Feature Caching woes - reuse large attributes/turn some caching off ?

Related products: FME Form

Hi.

I just experienced FME crashing in a fairly limited translation. The problem was the feature caching.

I used a HttpCaller to fetch a GeoTIFF into an attribute, tested it twice (for HTTP result code, and for it being an exception) before writing it to a file. I.e. the output from the HttpCaller is cached by 4 different transformers.

The problem is, that the GeoTIFF in question was 1.5 Gb in size, and I had 6 feature instances with this attribute. I.e. that FME needed to cache approximately 36 Gb in memory. This made it crash off course. Running without feature caching solved the problem.

Howeever, the 4 times cached value for each feature is really unneccessary, since it is the exact same attribute value for each feature.

My suggestion is:

- to only cache such very large feature attributes once, and just link to it in each transformer cache ?

- alternatively, and maybe simpler, enable turning off feature caching on individual transformers ?

Cheers

To second on your suggestions, I would also add to your suggestions:

- Disable feature caching on individual output port. As many transformers will output (cache) unused(filtered out) data repeatedly, which can slow down the authoring of the translation.

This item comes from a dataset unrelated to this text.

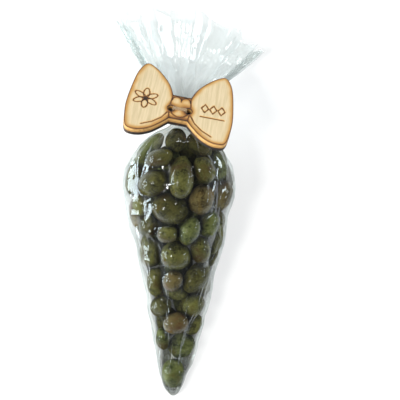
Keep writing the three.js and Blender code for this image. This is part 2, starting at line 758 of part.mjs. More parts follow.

Another hack that I learned from @RyanAtSafe is to 'collapse' the bookmark that includes the heavy caching transformers setting inside the bookmark (FME 2018), while being collapsed, the bookmark is now acting a bit like a transformer, so any disconnected output ports will not be caching the data.


We were afraid of this scenario. There is work ongoing to share large attributes so they'd only be written once, and that would help a great deal. We will keep examining but in the meantime, best bet is using a collapsed bookmark to turn this off.


I just posted an article about Feature Caching and performance that might be of help. In general, there are many ways to manage caching, but really the key here is to avoid caching too much data. Until we get Dale's idea implemented, large datasets may always cause issues like this.


https://knowledge.safe.com/articles/79739/feature-caching-and-performance.html?


I, too would love to have caching controllable by transformer, and control by output port would be even better. I am typically working with massive datasets that translate into millions of features being processed in a workspace. I also typically use caching to test workspaces. To reduce processing time during testing, I also use sampling. Testing workspaces by sampling only goes so far, though, because significant versions of features are lost during sampling, making it difficult to identify all the cases of feature versions to handle. For testing, I would like to have the ability to run all features but to narrowly target caching to one or a few transformers.